The limit in question is equal to
$$\def\tfrac#1#2{{\textstyle\frac{#1}{#2}}}
\tfrac14\pi\log\left(\frac{16\pi^3e^{2\gamma}}{\Gamma(\frac14)^4}\right)
-G-\zeta(2)
\\ =
-0.82586\ 11759\ 78831\ 08201\ 02008\ 35613\ 80953\ 63017\ 94512\
34066\ 96955\ 08772 \ldots $$
in terms of Euler's $\gamma$ and Catalan $G$.
Demonstration.
The sum
$$ S(N) = \sum_{1\leq m,n\leq N} \frac1{m^2+n^2} \sim \tfrac12\pi\log
N $$
is in an inconvenient form, because it is taken over the square
$[1,N]^2$ instead of the circle of radius $N$:
$$ S_2(N) = \sum_{m,n\geq 1}\frac{[m^2+n^2\leq N^2]}{m^2+n^2} \sim
\tfrac12\pi\log N. $$
This is so, because the circle-sum can be rewritten as a
one-dimensional sum involving the function $r_2(k)$ that counts the
number of ways to write $k$ as a sum of two squares of (signed)

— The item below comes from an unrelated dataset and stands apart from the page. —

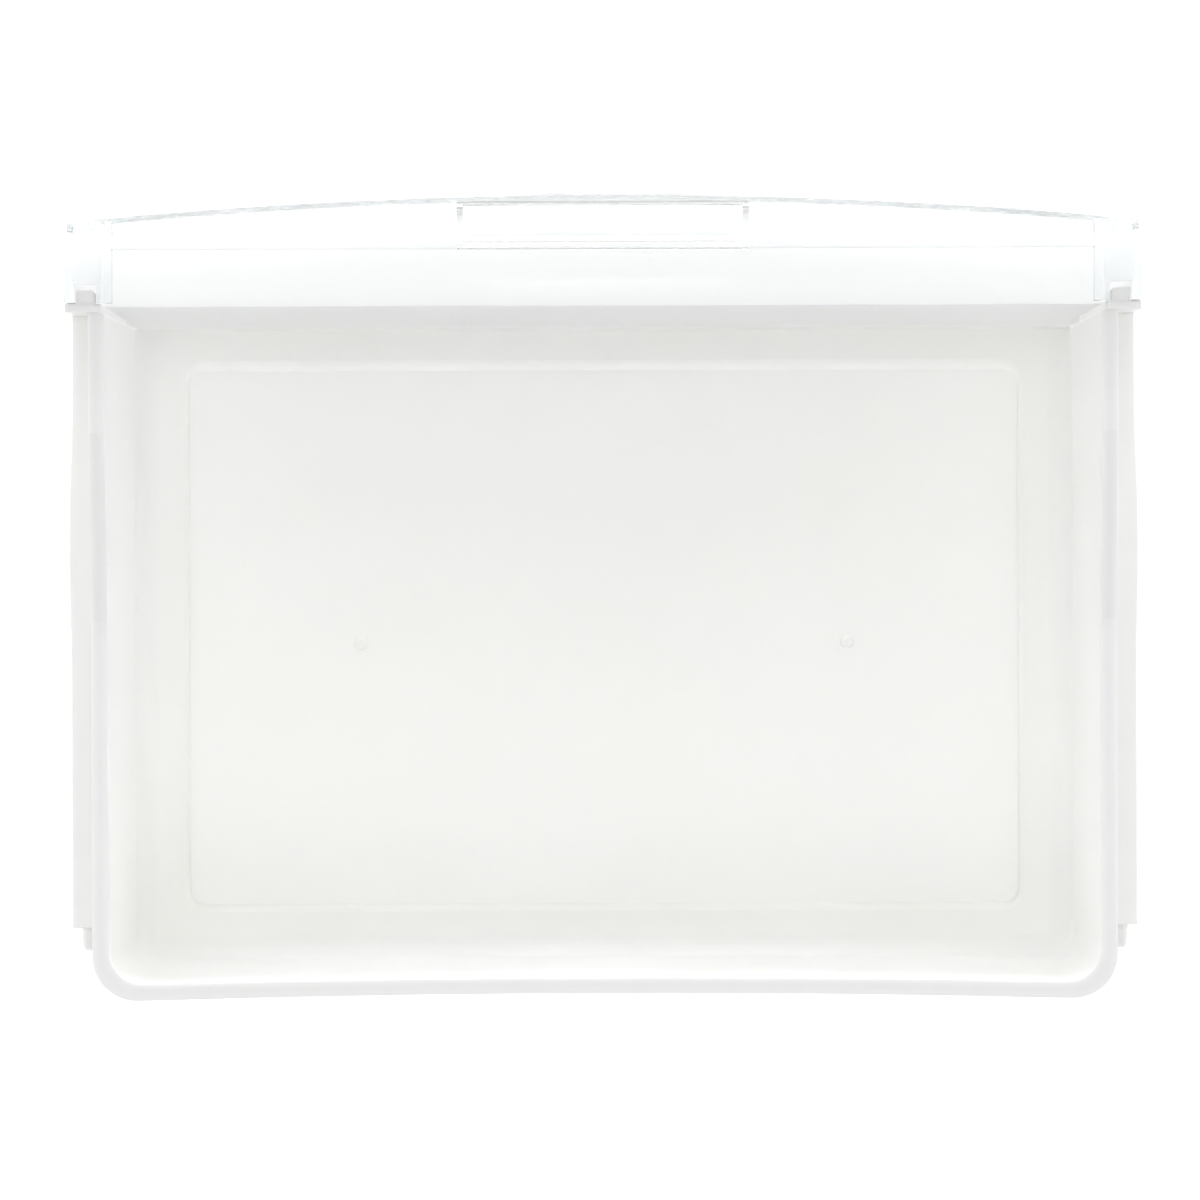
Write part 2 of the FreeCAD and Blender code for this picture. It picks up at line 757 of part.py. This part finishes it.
def face_at(z):
    """Front face at height z, in the middle and at the corners: two parabolas that meet, level,
    at the fullest height."""
    below = z.v < S.belly_z.v
    edge = S.cover_low if below else S.cover_top
    k = (z - S.belly_z) / (edge - S.belly_z)
    k = k * k
    mid = S.face_low_mid if below else S.face_top_mid
    end = S.face_low_end if below else S.face_top_end
    return (
        S.face_belly_mid + (mid - S.face_belly_mid) * k,
        S.face_belly_end + (end - S.face_belly_end) * k,
    )


def stations(inset):
    """Heights and insets of the sections of a skin that lies this far inside the outer face: a
    quarter round along the bottom, then the tall face."""
    low = []
    r = S.low_round - inset
    for deg in (0, 22.5, 45, 67.5, 90):
        c = round(1.0 - math.cos(math.radians(deg)), 6)
        n = round(1.0 - math.sin(math.radians(deg)), 6)
        low.append((S.cover_low + inset + r * c, inset + r * n))
    tall = []
    span = S.cover_top - inset - S.cover_low - S.low_round
    for share in (0.0, 0.25, 0.5, 0.75, 1.0):
        tall.append((S.cover_low + S.low_round + span * share, inset))
    return low, tall


def face_section(body, name, z, inset, xl, xr, rear, xl_rear, xr_rear):
    """A closed outline at height z: rear line, two sides and the bowed front arc between x = xl
    and x = xr. The arc has the same centre as the full face arc."""
    k = sketch(body, name, "XY_Plane", z)
    mid, end = face_at(z)
    rad = bow_radius(S.cover_half_front, end - mid)
    # the point of the inset arc at x: y = centre - sqrt(radius^2 - x^2)
    cy = mid + rad
    r = rad - inset

    def on_arc(x):
        y = cy.v - math.sqrt(r.v**2 - x.v**2)
        return Dim(y, "(%s - sqrt(%s * %s - %s * %s))" % (cy.t, r.t, r.t, x.t, x.t))

    outline(
        k,
        [
            (xl, on_arc(xl), r, 1),
            (xr, on_arc(xr)),
            (xr_rear, rear),
            (xl_rear, rear),
        ],
    )
    return k


def skin(name, inset, xl, xr, rear, xl_rear, xr_rear, kind):
    before = 0.0 if cover.Shape.isNull() else cover.Shape.Volume
    low, tall = stations(inset)
    for tag, group, ruled in (("tall", tall, False), ("low", low, True)):
        secs = [
            face_section(cover, "%s_%s_%d" % (name, tag, i), z, n, xl, xr, rear, xl_rear, xr_rear)
            for i, (z, n) in enumerate(group)
        ]
        f = loft(cover, "%s_%s" % (name, tag), secs, kind, ruled)
        if not f.Shape.isValid() or abs(f.Shape.Volume - before) < 1.0:
            raise RuntimeError("skin failed: " + f.Name)
    return f


skin(
    "shell",
    dim(0),
    -S.cover_half_front,
    S.cover_half_front,
    S.cover_rear,
    -S.cover_half_rear,
    S.cover_half_rear,
    "PartDesign::AdditiveLoft",
)


def cavity(name, xl, xr, xl_rear, xr_rear):
    return skin(
        name, S.cover_wall, xl, xr, S.cover_rear + 8, xl_rear, xr_rear, "PartDesign::SubtractiveLoft"
    )


# one room behind the face, from side wall to side wall, open to the tray
cavity(
    "room",
    -(S.cover_half_front - S.cover_wall),
    S.cover_half_front - S.cover_wall,
    -(S.cover_half_rear - S.cover_wall),
    S.cover_half_rear - S.cover_wall,
)

# the deck ends well in front of the tray: the top is open behind it
sk = sketch(cover, "hatch", "XY_Plane", S.cover_top - S.cover_wall - 1)
outline(
    sk,
    [
        (-S.cheek_in, S.deck_rear),
        (S.cheek_in, S.deck_rear),
        (S.cheek_in, S.cover_rear + 8),
        (-S.cheek_in, S.cover_rear + 8),
    ],
)
pocket(cover, "top_opening", sk, 8, reverse=True)

# flanges beside the opening, under the inner edges of the deck's two ends
sk = sketch(cover, "cheek_plan", "XY_Plane", S.cover_top - S.cheek_deep)
outline(
    sk,
    [
        (S.cheek_in, S.cheek_front),
        (S.cheek_out, S.cheek_front),
        (S.cheek_out, S.cover_rear),
        (S.cheek_in, S.cover_rear),
    ],
)
cheek = pad(cover, "cheek", sk, S.cheek_deep)
mirror(cover, "cheek_pair", [cheek])

# flange under the deck's rear edge
sk = sketch(cover, "deck_flange_line", "YZ_Plane")
outline(
    sk,
    [
        (S.deck_rear, S.cover_top - S.deck_flange),
        (S.deck_rear, S.cover_top - 1.0),
        (S.deck_rear - S.cover_wall * 0.9, S.cover_top - 1.0),
        (S.deck_rear - S.cover_wall * 0.9, S.cover_top - S.deck_flange),
    ],
)
pad(cover, "deck_lip", sk, S.cheek_in * 2 + 0.6, symmetric=True)

# finger scoop: a trough across the middle of the deck
GRIP_OUT = S.grip_rad + S.cover_wall * 0.85
sk = sketch(cover, "scoop_body_line", "YZ_Plane")
outline(
    sk,
    [
        (S.grip_y - GRIP_OUT, S.cover_top - 0.5, GRIP_OUT, 1),
        (S.grip_y, S.cover_top - 0.5 - GRIP_OUT, GRIP_OUT, 1),
        (S.grip_y + GRIP_OUT, S.cover_top - 0.5),
    ],
)
pad(cover, "scoop_body", sk, (S.grip_half + S.cover_wall) * 2, symmetric=True)
cover_scoop = []
sk0 = sketch(cover, "scoop_right", "YZ_Plane", S.grip_half)
outline(
    sk0,
    [
        (S.grip_y - S.grip_rad, S.cover_top, S.grip_rad, 1),
        (S.grip_y, S.cover_top - S.grip_rad, S.grip_rad, 1),
        (S.grip_y + S.grip_rad, S.cover_top),
        (S.grip_y + S.grip_rad, S.cover_top + 1.0),
        (S.grip_y - S.grip_rad, S.cover_top + 1.0),
    ],
)
pocket(cover, "scoop", sk0, S.grip_half * 2)

# snap windows: notches in the deck's two ends, open to the rear, and under each a strap from the
# flange to the side wall, behind the lug's barb
sk = sketch(cover, "strap_line", "XY_Plane", S.lug_under - 0.3 - S.strap_thick)
outline(
    sk,
    [
        (S.cheek_out - S.cover_wall * 0.5, S.strap_front),
        (S.cover_half_rear - S.cover_wall * 0.5, S.strap_front),
        (S.cover_half_rear - S.cover_wall * 0.5, S.strap_rear),
        (S.cheek_out - S.cover_wall * 0.5, S.strap_rear),
    ],
)
s1 = pad(cover, "strap", sk, S.strap_thick)
sk = sketch(cover, "window_line", "XY_Plane", S.cover_top - S.cover_wall - 0.6)
outline(
    sk,
    [
        (S.window_in, S.window_front),
        (S.window_out, S.window_front),
        (S.window_out, S.cover_rear + 4.0),
        (S.window_in, S.cover_rear + 4.0),
    ],
)
s2 = pocket(cover, "window", sk, 8, reverse=True)
# beside each window the outer wall is thicker, to guide the lug
sk = sketch(cover, "guide_line", "XY_Plane", S.cover_top - 40)
outline(
    sk,
    [
        (S.window_out + 0.3, S.window_front),
        (S.window_out + 2.4, S.window_front),
        (S.window_out + 2.4, S.cover_rear),
        (S.window_out + 0.3, S.cover_rear),
    ],
)
s3 = pad(cover, "guide", sk, dim(40) - S.cover_wall * 0.5)
mirror(cover, "snap_pair", [s1, s2, s3])

# ---------------------------------------------------------------------------------------------
# Wheels
# ---------------------------------------------------------------------------------------------
def wheel(label, side):
    b = doc.addObject("PartDesign::Body", label + "_body")
    b.Label = label
    k = sketch(b, label + "_section", "XY_Plane", S.axle_z)
    xi = S.wheel_in * side
    xo = S.wheel_out * side
    y = S.axle_y
    e = 1.6
    # half section through the wheel, spun about the axle line: bore, recess for the snap head,
    # rounded tread and a shallow dish in the inner face
    outline(
        k,
        [
            (xi, y + S.wheel_bore),
            (xi, y + S.wheel_rad - 1.2, 1.2, -1 if side > 0 else 1),
            (xi + 1.2 * side, y + S.wheel_rad),
            (xo - e * side, y + S.wheel_rad, e, -1 if side > 0 else 1),
            (xo, y + S.wheel_rad - e),
            (xo, y + S.sink_rad),
            (xo - S.sink_deep * side, y + S.sink_rad),
            (xo - S.sink_deep * side, y + S.wheel_bore),
        ],
    )
    # the axle line, as a construction line to spin the section about
    g = k.addGeometry(
        Part.LineSegment(V(xi.v, y.v, 0), V(xo.v, y.v, 0)), True
    )
    pin_point(k, g, 1, xi, y)
    pin_point(k, g, 2, xo, y)
    f = b.newObject("PartDesign::Revolution", label + "_spin")
    f.Profile = k
    f.ReferenceAxis = (k, ["Axis0"])
    f.Angle = 360.0
    settle(b, f)
    return b


wheel("roller_right", 1)
wheel("roller_left", -1)

# ---------------------------------------------------------------------------------------------
# Checks and files
# ---------------------------------------------------------------------------------------------
doc.recompute()
bad = [o.Name for o in doc.Objects if "Invalid" in o.State or "Error" in o.State]
if bad:
    sys.exit("failed objects: %s" % bad)
for sk in doc.findObjects("Sketcher::SketchObject"):
    if sk.GeometryCount and sk.solve() != 0:
        sys.exit("sketch does not solve: " + sk.Name)
os.makedirs("parts", exist_ok=True)
for body in doc.findObjects("PartDesign::Body"):
    shape = body.Shape
    if shape.isNull() or not shape.isValid():
        sys.exit("bad shape: " + body.Label)
    if len(shape.Solids) != 1:
        sys.exit("%s has %d solids" % (body.Label, len(shape.Solids)))
    shape.exportStep("parts/%s.step" % body.Label)
    bb = shape.BoundBox
    print(
        "%-14s x %.2f..%.2f y %.2f..%.2f z %.2f..%.2f volume %.0f"
        % (body.Label, bb.XMin, bb.XMax, bb.YMin, bb.YMax, bb.ZMin, bb.ZMax, shape.Volume)
    )
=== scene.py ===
import bpy
import math
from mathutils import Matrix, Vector

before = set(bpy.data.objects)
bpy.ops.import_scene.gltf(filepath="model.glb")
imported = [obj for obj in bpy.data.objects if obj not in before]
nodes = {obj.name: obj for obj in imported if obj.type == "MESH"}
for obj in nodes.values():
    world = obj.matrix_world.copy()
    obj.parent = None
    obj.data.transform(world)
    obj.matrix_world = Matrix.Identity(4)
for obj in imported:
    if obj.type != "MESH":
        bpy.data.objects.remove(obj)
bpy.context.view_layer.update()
scene = bpy.context.scene


# ---------------------------------------------------------------------------------------------
# Materials
# ---------------------------------------------------------------------------------------------
def new_material(name):
    m = bpy.data.materials.new(name)
    m.use_nodes = True
    t = m.node_tree
    for n in list(t.nodes):
        t.nodes.remove(n)
    out = t.nodes.new("ShaderNodeOutputMaterial")
    b = t.nodes.new("ShaderNodeBsdfPrincipled")
    t.links.new(b.outputs["BSDF"], out.inputs["Surface"])
    return m, t, b


def node(t, kind, **props):
    n = t.nodes.new(kind)
    for k, v in props.items():
        setattr(n, k, v)
    return n


def noise(t, coords, scale, detail=2.0, rough=0.5):
    n = node(t, "ShaderNodeTexNoise")
    n.inputs["Scale"].default_value = scale
    n.inputs["Detail"].default_value = detail
    n.inputs["Roughness"].default_value = rough
    t.links.new(coords, n.inputs["Vector"])
    return n.outputs["Fac"]


def ramp(t, fac, lo, hi, p0=0.3, p1=0.7):
    r = node(t, "ShaderNodeValToRGB")
    r.color_ramp.elements[0].position = p0
    r.color_ramp.elements[0].color = (*lo, 1.0)
    r.color_ramp.elements[1].position = p1
    r.color_ramp.elements[1].color = (*hi, 1.0)
    t.links.new(fac, r.inputs["Fac"])
    return r.outputs["Color"]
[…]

integers. So we can write the sum $S_2$ as a quarter of the sum over a
circle in $\mathbb{Z}^2$ excluding the axes, like so:
$$\begin{eqnarray}
S_2(N) &=& \frac14 \sum_{m,n\in\mathbb{Z}}' \frac{[m^2+n^2\leq
N^2]}{m^2+n^2} - H_N^{(2)}
\\&=& \frac14\sum_{1\leq n\leq N^2} \frac{r_2(n)}{n} - H_N^{(2)}.
\end{eqnarray} $$
Here $H_N^{(2)}$ has the limit $\zeta(2)=\frac{\pi^2}{6}$, and the
prime above the sum means the sum omits $(m,n)=(0,0)$.
The sum
$$ g(n) = \sum_{1\leq k\leq n} \frac{r_2(k)}{k} = \pi\log N + \pi S +
O(N^{-1/2}) $$
has a standard asymptotic form in terms of the
Sierpinski constant
$$ S = \log
\left(\frac{4\pi^3e^{2\gamma}}{\Gamma(\frac14)^4}\right). $$
The difference $S(N)-S_2(N)$ between the circle-sum and the square-sum
does not diverge as $N\to\infty$, and we may sandwich it above and
below with two integrals that converge to the same value of
$$ \int_1^N dx\int_1^N dy \frac{[x^2+y^2>N^2]}{x^2+y^2}. $$
This integral can be computed in polar coordinates, by writing
$$ \begin{eqnarray}
2\int_{N}^{N\sqrt{2}}\frac{dr}{r} \int_0^{\pi/4}d\phi\,[r\cos\phi <
N]
&=&
2\int_1^{\sqrt{2}}\frac{dr}{r}\left(\frac\pi4 - \arccos\frac1r\right)
\\ &=& \tfrac12\pi\log2 - G.
\end{eqnarray}$$
Putting everything together leads to the expression given above.